ULUSLARARASI diplomasi/güç savaşlarının -çağın barbarlaşmasına paralel olarak- vekâlet savaşları üzerinden yürütülmesinin hazin sonuçları artık Batı merkezlerinde -örneğin Fransa'da- katliamlar olarak ortaya çıkıyor.
Yoksul coğrafyalarda veya Türkiye gibi hedefe konulmuş
merkezlerde neredeyse kitlesel ölümlere neden olan terör eylemleri
artık ‘yorgun modernite’nin en ışıltılı caddelerinde boy göstermeye
başladı.
Terörle mücadele uzun zamandan beri BM’nin gündeminde... Teröre
karşı etkin bir uluslararası strateji nasıl geliştirilebilir?

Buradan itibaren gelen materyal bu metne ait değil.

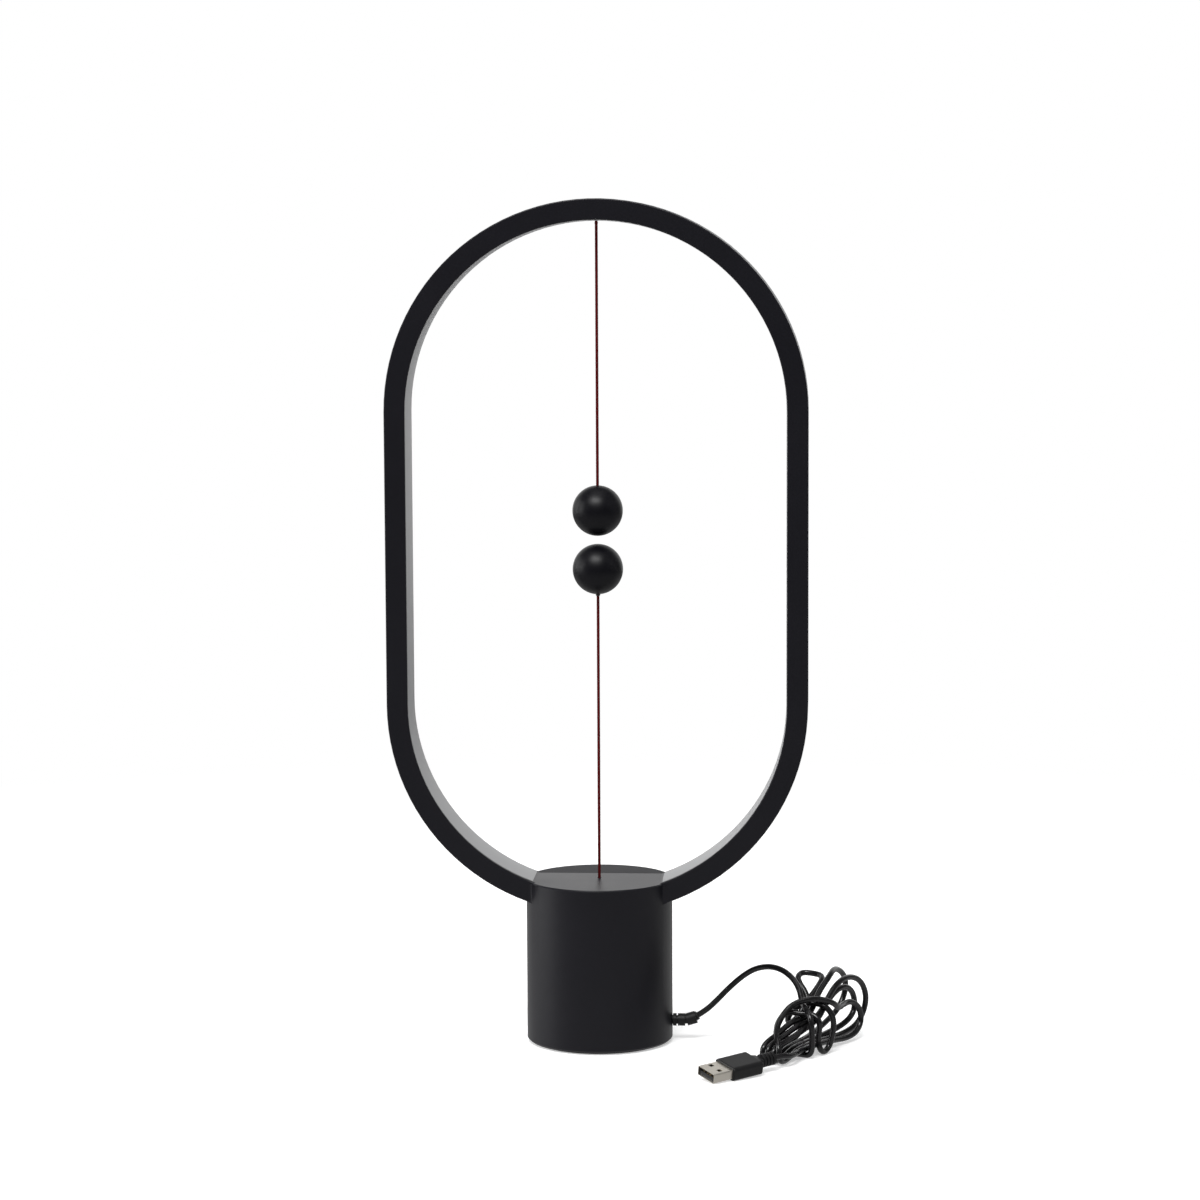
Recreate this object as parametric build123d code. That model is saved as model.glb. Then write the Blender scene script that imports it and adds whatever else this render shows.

Kuşatıcı kapsamlı bir uluslararası sözleşme uluslararası insancıl
hukukun normatif yapısı ile uyumlu bir müeyyideler sistemine nasıl
entegre edilebilir? Sözleşmenin uygulanması bakımından nasıl bir
uluslararası kurum oluşturulabilir? Bu sorular, acil ve etkili
uygulama ihtiyacı içinde cevap bekliyor.
Uluslararası terörün giderek ağır bir güvenlik tehdidi
oluşturmasının ve etkin mücadele konusundaki zafiyetin birinci
nedeni sistemin ‘kodamanlarının’ terör ve terörle mücadele
konusunda ortak bir tutum içinde olmamaları.
Güvenlik Konseyi’nin veto yetkisi, uluslararası terörle mücadele
konusunda en güncel engellerden birini teşkil ediyor. İlişkiler ve
ittifaklara bağlı fonksiyonda -uluslararası düzeni göz ardı ederek
tamamen çıkarlara göre kullanılan veto yetkisi- uluslararası
insancıl hukuk ihlallerine kayıtsız kalmakta ve kendine yakın ve
kullandıkları terörist unsurları de facto bir koruma altında
tutmaktadırlar.
Artık uluslararası toplumun zararına olarak kullanıldığı iyice gün
ışığına çıkan veto yetkisi uluslararası insancıl hukuk bakımından
elde edilen kazanımları tehdit eder boyutlardadır.